The merger should change that. “Suddenly you can create new markets,” George says, such as Mexico to Detroit.
“There’s a lot of opportunity here, and that’s where we see the combination of one plus one equals three,” George says. Eliminating interchange friction and offering seamless service will allow the railroad to regain freight from trucks, he says.
Steel, grain, and agricultural customers are among those who are coming around to the idea of using rail in the watershed, George says. “We’re confident there’ll be real modal conversion,” he says.
How big is the watershed opportunity?
George won’t say. “You’re not going to get anything before the application,” he says. “The teams are working furiously on that.”

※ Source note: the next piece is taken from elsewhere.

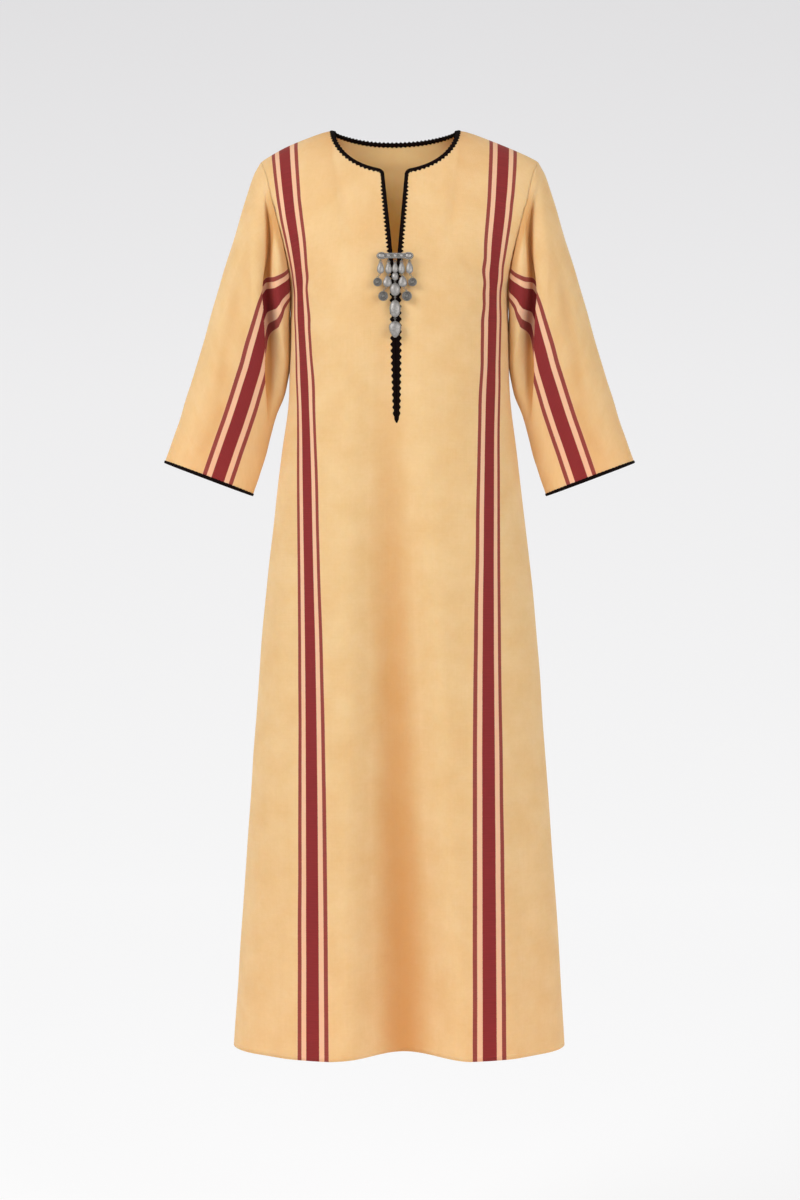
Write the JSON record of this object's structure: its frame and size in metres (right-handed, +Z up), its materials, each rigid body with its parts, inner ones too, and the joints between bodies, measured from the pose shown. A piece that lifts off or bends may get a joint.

The railroads hope to file their merger application with federal regulators in the early part of a window that extends from Oct. 29 to Jan. 29. It will detail their growth projections and operating plan.
If the Surface Transportation Board ultimately rejects the merger, NS will pocket a $2.5 billion breakup fee from UP. If the board imposes onerous conditions, the railroads will have to decide if a merger still makes financial sense.
If the deal doesn’t go through, NS will develop more interline service with other railroads. Partnerships aren’t a substitute for single-line service, George says, but NS will compete no matter what. “We’re confident with our standalone strategy,” George says.
George says he’s excited and optimistic about the merger, its prospects, and its role in railroad history. “We’ve got the opportunity to really transform the way freight moves in our country and complete Lincoln’s vision from 1862,” he says.
Independent analyst Anthony B. Hatch gives George high marks for his first year.
“He seemed to be a reluctant warrior, stepping into the breach,” Hatch says. “I think he is a real mensch, and it shows. For picking up the shattered pieces in the recent past, he gets an A.”
But Hatch says the final report card will depend on how the UP-NS merger fares at the Surface Transportation Board.